China’s May trade surplus topped $105 billion, with exports up approximately 20% led by high-tech electronics and AI-related goods. Rare earth exports to Japan fell more than 80% year on year, and the US is reportedly pressing Beijing to restore supplies. The PBOC fixed the yuan at its strongest level since February 2023.
South Korea is launching on-site FX inspections to curb speculative won trading; the won added 1.2% on Tuesday after a 2% Monday rally. The 10-year Treasury yield sits at 4.55%, down 2 basis points. Gold holds near $4,340, with Citi cutting its 3-month target to $4,000 on Fed hike risk. Remember, as long as Central Banks remain hawkish, Gold is likely to remain under pressure.
Chart of the Day
The spread between the best and worst performing quintiles within S&P Information Technology has reached 120 percentage points over the last three months, almost exactly where it sat in February 2000. The median stock in today’s top quintile has gained 108% over three months; in February 2000 the equivalent figure was 119%, and the median 12-month forward return from that cohort was -57%.
Tech fundamentals in 2026 are healthier than 2000 on leverage and capital intensity. But hyperscaler capex as a share of operating cash flow is forecast to approach 100% this year, up from 40% in 2023. Extreme dispersion in a cycle where cash flow is being consumed rather than returned is a different proposition from healthy rotation.
Calendars
Market Prep
Nasdaq 100 futures are up 0.6%, with Kospi leading Asia at +8.2% on Samsung and SK Hynix strength. Nikkei gained over 2%. The ASX fell for a third session with minimal AI exposure to cushion the blow. Stoxx 600 is roughly flat. The S&P 500 enters Tuesday having shed 2.64% last week, giving up over $2 trillion in market cap on Friday alone.
Friday’s selloff was mechanical, not fundamental. Leveraged ETFs tied to Korean and Asian tech names had grown 6x since January to $65 billion in assets. These products are designed to automatically sell when markets fall to maintain their leverage ratios, and that forced selling, estimated at $51.6 billion on Friday alone, overwhelmed normal buyers and sent the Nasdaq down 5%. Today’s Kospi recovery is largely that process running in reverse.

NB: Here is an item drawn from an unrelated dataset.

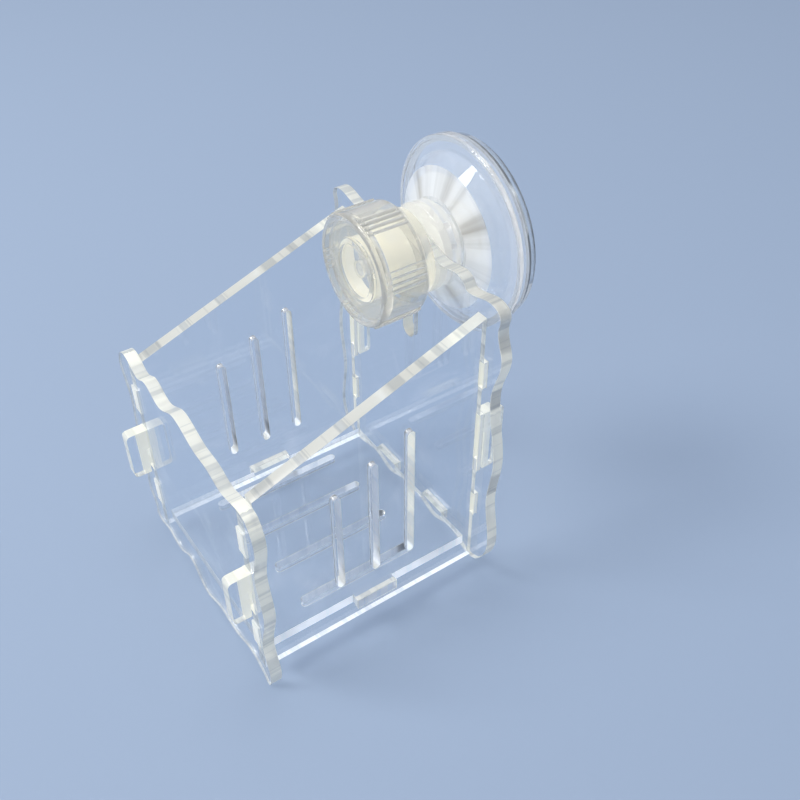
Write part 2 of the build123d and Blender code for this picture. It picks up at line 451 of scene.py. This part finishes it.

For roughly twenty years, buybacks shrank the supply of shares available to investors, and that structural tailwind quietly helped push equity prices higher. That era is reversing and hyperscalers are now issuing equity to fund AI infrastructure, with Alphabet already done and Meta reportedly next. Every new share issued is supply the market has to absorb, capping upside in the very names that have led this rally. Nomura’s Charlie McElligott calls this de facto call overwriting on their own stocks, and behind the hyperscalers sits roughly $1.1 trillion of additional AI-linked supply from SpaceX, OpenAI, and Anthropic all rushing to market in the same compressed window.
The options market was also flashing warning signs before Friday. Investors were paying more to bet on stocks going up than going down, an unusual setup that historically does not end well when new supply hits. Goldman’s prime brokerage data showed hedge funds heavily crowded into the same long positions with minimal short hedges.
On the corporate side: OpenAI’s confidential S-1 is filed with Goldman and Morgan Stanley running the deal, timing still open. GSK agreed to acquire Nuvalent for $10.6 billion in oncology. Apple used WWDC to lay out its next-generation AI platform, but the market was far from impressed.